START DATA FOR THIS TASK

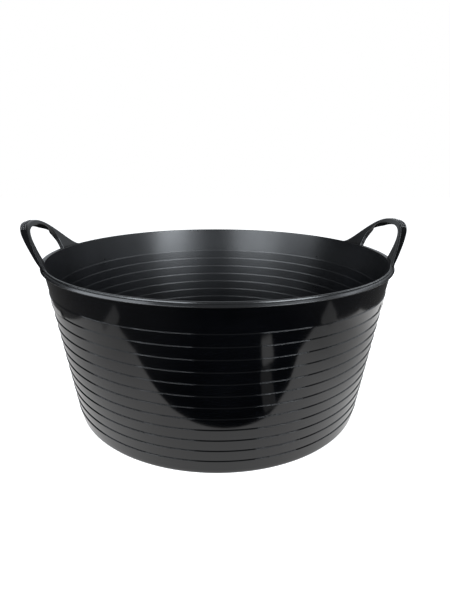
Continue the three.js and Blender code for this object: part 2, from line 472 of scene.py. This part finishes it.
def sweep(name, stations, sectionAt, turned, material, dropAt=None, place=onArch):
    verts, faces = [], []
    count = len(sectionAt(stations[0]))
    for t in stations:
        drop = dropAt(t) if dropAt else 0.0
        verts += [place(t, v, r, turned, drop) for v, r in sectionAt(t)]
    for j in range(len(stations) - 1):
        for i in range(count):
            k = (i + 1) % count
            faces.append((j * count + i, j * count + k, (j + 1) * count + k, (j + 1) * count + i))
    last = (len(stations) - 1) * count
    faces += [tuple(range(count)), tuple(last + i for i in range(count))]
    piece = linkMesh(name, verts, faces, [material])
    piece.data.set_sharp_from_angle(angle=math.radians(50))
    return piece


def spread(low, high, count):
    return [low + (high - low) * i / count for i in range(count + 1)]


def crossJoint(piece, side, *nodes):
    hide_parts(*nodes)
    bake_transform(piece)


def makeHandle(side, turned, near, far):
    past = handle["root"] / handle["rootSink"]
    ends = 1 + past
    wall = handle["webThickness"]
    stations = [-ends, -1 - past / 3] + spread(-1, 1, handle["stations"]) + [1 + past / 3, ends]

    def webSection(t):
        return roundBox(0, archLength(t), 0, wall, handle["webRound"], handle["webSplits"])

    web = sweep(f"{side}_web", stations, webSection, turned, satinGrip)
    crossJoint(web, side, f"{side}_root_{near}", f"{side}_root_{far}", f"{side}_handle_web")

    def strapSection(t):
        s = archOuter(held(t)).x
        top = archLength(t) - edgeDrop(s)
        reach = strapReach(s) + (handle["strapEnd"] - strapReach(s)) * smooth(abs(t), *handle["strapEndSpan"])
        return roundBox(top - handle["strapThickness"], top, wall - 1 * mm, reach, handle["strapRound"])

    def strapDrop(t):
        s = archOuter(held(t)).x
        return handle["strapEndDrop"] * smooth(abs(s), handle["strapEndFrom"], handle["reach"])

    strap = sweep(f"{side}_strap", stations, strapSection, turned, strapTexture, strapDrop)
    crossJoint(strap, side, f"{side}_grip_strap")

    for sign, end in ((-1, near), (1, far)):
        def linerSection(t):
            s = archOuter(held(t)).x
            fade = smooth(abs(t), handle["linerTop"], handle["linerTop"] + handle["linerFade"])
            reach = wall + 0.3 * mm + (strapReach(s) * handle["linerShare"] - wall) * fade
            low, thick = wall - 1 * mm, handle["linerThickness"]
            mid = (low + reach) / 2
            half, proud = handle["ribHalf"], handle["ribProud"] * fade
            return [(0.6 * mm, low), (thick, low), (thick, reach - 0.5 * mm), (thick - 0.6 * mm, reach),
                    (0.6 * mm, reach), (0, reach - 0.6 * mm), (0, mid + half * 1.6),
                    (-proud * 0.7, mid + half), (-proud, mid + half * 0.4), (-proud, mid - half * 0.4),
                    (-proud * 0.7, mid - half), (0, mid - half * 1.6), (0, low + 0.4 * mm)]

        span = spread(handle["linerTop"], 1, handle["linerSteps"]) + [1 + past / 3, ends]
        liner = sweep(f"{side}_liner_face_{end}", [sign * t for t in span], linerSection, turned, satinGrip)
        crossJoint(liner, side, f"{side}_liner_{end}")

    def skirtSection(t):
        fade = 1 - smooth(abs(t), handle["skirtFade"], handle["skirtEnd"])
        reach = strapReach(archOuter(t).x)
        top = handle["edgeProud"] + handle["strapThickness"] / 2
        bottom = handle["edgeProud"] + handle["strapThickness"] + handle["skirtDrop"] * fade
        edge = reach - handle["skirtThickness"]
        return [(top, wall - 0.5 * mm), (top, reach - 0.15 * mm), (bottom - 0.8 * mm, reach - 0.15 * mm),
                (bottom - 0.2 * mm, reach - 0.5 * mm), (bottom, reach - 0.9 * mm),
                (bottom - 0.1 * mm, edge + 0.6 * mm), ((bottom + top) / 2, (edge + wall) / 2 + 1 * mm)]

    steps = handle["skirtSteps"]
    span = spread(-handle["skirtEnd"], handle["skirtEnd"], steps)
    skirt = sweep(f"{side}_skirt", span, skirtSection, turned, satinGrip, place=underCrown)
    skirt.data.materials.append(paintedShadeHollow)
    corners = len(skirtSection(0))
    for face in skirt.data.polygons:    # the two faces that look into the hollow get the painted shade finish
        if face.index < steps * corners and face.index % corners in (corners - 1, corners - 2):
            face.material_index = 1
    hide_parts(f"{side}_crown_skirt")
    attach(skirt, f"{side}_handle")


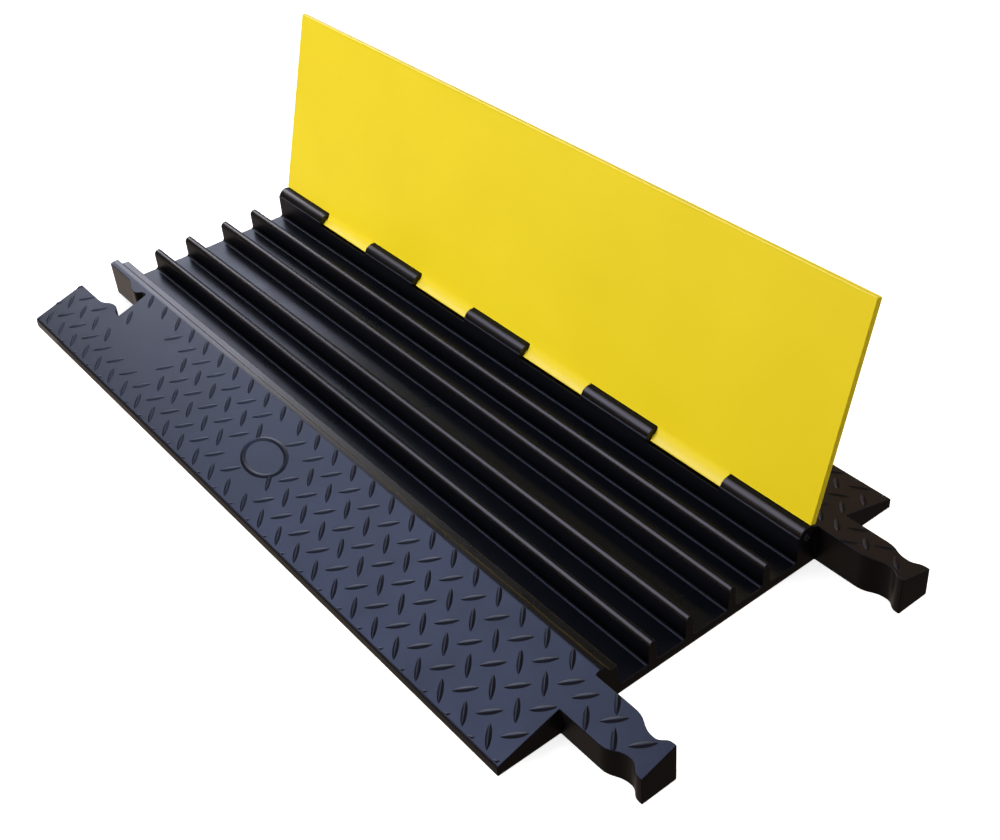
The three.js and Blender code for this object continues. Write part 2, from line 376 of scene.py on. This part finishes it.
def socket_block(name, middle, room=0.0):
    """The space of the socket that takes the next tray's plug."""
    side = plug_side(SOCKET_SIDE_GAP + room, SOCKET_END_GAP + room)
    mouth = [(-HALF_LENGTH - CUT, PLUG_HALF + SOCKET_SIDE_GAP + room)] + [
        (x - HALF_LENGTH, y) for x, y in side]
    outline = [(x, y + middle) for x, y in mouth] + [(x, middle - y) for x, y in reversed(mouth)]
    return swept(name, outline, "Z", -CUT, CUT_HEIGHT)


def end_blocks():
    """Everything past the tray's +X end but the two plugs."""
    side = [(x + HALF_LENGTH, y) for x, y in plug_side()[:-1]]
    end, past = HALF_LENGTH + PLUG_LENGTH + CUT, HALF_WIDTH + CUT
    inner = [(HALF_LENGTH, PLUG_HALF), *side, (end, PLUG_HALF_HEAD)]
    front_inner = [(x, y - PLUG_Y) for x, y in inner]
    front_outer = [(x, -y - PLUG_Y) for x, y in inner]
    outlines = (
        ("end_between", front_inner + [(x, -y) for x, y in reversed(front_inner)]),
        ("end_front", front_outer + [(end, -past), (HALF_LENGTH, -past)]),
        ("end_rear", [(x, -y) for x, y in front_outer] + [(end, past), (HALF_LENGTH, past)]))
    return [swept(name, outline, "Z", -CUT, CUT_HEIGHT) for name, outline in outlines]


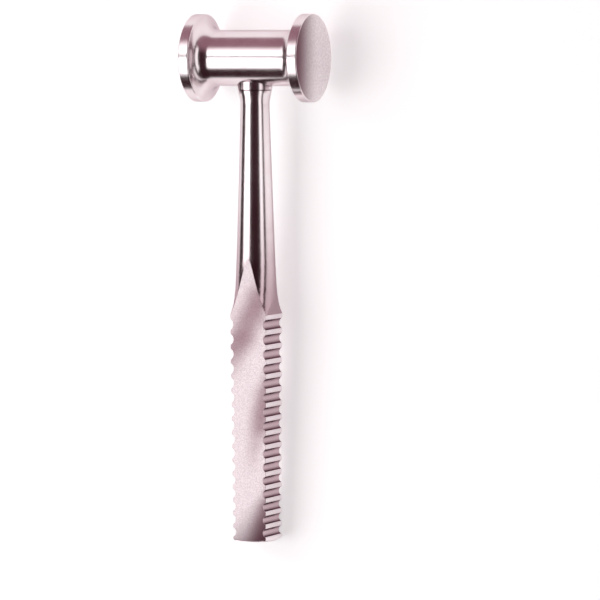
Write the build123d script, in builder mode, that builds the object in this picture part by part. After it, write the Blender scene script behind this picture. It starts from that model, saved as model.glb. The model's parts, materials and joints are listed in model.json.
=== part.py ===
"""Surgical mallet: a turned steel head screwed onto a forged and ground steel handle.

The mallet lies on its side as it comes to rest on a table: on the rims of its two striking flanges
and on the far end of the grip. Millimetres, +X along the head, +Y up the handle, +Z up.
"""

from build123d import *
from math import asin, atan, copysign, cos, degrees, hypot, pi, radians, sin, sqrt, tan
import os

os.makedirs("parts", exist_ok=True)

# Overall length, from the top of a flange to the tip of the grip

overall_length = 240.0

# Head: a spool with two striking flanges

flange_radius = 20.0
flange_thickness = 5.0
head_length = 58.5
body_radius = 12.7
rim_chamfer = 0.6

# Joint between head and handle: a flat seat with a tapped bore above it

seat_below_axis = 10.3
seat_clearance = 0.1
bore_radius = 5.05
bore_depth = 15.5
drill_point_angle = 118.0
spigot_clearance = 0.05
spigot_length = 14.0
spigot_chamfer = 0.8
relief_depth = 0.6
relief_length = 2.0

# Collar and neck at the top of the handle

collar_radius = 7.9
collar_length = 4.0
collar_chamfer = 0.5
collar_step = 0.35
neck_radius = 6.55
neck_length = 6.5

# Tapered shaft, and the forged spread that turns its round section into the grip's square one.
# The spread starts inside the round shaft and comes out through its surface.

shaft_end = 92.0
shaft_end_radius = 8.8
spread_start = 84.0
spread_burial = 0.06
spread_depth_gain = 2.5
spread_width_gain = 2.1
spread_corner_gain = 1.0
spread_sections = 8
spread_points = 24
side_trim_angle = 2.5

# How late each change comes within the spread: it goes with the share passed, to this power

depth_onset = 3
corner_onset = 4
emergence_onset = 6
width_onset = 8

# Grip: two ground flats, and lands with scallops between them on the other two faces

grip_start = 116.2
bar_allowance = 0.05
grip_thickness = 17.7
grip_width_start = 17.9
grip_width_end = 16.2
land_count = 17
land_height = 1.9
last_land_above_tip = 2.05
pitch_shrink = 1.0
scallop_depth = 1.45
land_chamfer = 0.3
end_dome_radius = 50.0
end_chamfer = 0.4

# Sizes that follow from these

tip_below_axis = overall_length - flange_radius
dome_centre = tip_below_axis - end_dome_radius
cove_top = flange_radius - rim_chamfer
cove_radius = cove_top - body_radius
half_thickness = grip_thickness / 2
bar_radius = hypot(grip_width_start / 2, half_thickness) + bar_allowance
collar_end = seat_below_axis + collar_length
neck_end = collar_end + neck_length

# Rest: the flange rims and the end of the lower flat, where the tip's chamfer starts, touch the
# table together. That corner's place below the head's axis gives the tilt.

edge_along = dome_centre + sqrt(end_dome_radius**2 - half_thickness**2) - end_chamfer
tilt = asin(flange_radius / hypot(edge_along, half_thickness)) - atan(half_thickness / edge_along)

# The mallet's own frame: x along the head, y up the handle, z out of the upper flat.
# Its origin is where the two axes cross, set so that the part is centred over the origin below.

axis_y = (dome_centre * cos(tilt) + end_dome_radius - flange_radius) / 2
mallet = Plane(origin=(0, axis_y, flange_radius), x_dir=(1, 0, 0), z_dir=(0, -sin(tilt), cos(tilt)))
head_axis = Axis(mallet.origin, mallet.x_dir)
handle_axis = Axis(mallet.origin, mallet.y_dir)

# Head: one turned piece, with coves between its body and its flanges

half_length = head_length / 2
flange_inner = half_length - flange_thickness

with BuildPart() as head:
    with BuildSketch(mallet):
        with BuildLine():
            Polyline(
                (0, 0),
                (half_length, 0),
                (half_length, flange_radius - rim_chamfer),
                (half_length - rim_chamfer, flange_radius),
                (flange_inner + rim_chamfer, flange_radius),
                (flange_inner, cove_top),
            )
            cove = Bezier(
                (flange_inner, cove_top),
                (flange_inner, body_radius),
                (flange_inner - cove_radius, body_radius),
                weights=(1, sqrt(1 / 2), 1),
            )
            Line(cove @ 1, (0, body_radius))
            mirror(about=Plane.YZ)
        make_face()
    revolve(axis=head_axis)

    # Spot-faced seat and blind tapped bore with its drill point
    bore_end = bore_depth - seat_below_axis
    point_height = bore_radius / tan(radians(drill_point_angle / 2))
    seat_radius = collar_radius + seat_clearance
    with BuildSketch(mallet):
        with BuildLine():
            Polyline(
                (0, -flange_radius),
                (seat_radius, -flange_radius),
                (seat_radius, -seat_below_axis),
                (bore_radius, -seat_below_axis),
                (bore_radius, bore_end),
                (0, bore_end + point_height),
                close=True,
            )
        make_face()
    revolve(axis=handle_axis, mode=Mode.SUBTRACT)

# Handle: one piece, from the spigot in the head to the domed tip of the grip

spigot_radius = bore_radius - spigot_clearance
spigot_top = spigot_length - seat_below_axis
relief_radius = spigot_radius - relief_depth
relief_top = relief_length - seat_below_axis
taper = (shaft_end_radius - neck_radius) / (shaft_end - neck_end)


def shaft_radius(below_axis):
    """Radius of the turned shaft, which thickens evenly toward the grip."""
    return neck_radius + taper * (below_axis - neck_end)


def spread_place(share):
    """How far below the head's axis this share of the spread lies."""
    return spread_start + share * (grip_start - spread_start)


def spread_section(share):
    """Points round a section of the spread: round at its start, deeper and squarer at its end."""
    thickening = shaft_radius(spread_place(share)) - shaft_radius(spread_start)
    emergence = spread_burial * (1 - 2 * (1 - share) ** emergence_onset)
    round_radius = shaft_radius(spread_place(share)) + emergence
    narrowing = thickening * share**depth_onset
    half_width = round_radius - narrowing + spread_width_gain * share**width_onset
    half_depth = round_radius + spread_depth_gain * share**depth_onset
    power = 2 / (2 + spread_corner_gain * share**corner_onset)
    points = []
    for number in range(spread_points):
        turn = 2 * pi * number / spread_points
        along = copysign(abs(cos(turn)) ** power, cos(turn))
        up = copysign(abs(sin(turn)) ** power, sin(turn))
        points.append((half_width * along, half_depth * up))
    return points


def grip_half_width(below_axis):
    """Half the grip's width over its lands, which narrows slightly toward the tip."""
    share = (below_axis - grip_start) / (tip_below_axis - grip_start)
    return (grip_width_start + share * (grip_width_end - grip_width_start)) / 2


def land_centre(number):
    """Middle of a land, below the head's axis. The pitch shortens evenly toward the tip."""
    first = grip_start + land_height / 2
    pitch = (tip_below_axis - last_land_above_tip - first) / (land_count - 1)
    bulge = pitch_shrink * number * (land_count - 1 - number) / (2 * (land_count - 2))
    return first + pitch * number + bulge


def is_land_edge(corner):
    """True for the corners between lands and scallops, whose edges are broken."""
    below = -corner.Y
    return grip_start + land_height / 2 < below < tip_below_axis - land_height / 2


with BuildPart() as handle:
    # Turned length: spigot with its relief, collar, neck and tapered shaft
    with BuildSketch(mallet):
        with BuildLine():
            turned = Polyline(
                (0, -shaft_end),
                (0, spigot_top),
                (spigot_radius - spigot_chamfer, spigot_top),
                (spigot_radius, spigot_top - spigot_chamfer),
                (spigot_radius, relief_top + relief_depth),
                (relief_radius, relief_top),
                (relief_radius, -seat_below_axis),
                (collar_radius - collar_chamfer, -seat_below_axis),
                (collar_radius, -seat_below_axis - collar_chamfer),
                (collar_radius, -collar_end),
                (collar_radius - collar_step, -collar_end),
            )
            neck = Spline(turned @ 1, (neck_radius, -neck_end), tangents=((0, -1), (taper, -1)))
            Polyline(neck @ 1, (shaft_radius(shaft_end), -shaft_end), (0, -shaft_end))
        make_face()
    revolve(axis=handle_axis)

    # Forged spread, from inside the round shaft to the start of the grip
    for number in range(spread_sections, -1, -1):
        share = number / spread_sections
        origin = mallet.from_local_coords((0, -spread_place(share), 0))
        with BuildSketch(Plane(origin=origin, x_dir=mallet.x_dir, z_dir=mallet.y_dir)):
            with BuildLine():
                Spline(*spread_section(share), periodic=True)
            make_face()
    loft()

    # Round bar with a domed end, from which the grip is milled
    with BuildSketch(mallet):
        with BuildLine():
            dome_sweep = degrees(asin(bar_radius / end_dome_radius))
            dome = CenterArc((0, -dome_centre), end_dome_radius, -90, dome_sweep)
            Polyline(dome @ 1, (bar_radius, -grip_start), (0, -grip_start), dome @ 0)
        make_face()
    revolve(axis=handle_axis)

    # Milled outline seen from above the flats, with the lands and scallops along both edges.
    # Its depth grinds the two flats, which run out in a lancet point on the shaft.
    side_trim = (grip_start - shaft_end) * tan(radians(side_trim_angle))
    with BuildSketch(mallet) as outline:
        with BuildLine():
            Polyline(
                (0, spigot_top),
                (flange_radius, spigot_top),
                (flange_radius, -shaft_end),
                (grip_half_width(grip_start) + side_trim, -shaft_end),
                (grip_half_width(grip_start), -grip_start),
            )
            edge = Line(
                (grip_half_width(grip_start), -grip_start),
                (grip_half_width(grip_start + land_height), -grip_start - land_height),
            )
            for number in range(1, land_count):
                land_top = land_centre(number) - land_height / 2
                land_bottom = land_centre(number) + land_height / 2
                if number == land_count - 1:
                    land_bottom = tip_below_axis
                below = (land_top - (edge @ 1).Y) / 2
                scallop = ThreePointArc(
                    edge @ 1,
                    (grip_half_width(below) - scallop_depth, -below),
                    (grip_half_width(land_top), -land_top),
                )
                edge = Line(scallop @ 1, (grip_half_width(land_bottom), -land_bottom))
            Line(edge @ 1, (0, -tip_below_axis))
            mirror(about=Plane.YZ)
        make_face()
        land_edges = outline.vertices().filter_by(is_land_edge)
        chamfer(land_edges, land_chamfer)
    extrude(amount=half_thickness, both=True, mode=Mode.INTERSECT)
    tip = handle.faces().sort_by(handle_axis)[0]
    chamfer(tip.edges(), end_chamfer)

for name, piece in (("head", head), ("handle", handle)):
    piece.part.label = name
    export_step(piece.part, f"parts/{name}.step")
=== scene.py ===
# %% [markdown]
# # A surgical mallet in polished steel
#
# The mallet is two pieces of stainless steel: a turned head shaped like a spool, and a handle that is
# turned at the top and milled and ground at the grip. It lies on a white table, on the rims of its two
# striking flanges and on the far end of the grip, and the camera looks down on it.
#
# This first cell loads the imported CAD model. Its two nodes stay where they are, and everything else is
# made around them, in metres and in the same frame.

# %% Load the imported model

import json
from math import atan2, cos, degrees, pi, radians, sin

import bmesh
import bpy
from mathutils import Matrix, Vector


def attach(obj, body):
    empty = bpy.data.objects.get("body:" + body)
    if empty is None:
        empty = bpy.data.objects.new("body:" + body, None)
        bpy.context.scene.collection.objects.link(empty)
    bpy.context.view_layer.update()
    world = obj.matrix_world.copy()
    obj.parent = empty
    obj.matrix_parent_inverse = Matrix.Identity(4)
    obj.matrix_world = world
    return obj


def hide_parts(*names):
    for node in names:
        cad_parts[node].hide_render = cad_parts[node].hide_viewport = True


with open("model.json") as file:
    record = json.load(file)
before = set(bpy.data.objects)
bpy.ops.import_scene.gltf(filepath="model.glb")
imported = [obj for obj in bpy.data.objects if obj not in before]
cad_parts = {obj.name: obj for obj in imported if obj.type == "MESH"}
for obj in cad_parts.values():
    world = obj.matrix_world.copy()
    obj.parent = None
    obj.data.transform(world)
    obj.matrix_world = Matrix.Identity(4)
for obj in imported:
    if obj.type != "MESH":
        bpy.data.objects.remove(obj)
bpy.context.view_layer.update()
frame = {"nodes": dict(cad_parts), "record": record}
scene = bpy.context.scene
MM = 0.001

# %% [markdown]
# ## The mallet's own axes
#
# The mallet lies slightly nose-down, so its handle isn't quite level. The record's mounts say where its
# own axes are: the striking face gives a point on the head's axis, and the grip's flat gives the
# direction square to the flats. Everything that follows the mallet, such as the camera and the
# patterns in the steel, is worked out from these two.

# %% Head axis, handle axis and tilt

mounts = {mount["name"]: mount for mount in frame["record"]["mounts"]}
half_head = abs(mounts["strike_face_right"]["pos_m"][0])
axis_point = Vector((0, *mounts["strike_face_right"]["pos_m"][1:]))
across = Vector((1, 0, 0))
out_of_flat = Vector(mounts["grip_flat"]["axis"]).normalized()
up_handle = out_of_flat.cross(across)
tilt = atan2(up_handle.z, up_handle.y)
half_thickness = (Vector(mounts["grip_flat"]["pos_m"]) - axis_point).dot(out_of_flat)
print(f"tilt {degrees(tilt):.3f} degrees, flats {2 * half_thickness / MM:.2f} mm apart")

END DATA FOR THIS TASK

Write down exactly the span of lines above from the one containing "for name, piece" to the one containing "in imported if", both ends included.

## SOLUTION FOR THIS PROBLEM
for name, piece in (("head", head), ("handle", handle)):
    piece.part.label = name
    export_step(piece.part, f"parts/{name}.step")
=== scene.py ===
# %% [markdown]
# # A surgical mallet in polished steel
#
# The mallet is two pieces of stainless steel: a turned head shaped like a spool, and a handle that is
# turned at the top and milled and ground at the grip. It lies on a white table, on the rims of its two
# striking flanges and on the far end of the grip, and the camera looks down on it.
#
# This first cell loads the imported CAD model. Its two nodes stay where they are, and everything else is
# made around them, in metres and in the same frame.

# %% Load the imported model

import json
from math import atan2, cos, degrees, pi, radians, sin

import bmesh
import bpy
from mathutils import Matrix, Vector


def attach(obj, body):
    empty = bpy.data.objects.get("body:" + body)
    if empty is None:
        empty = bpy.data.objects.new("body:" + body, None)
        bpy.context.scene.collection.objects.link(empty)
    bpy.context.view_layer.update()
    world = obj.matrix_world.copy()
    obj.parent = empty
    obj.matrix_parent_inverse = Matrix.Identity(4)
    obj.matrix_world = world
    return obj


def hide_parts(*names):
    for node in names:
        cad_parts[node].hide_render = cad_parts[node].hide_viewport = True


with open("model.json") as file:
    record = json.load(file)
before = set(bpy.data.objects)
bpy.ops.import_scene.gltf(filepath="model.glb")
imported = [obj for obj in bpy.data.objects if obj not in before]
cad_parts = {obj.name: obj for obj in imported if obj.type == "MESH"}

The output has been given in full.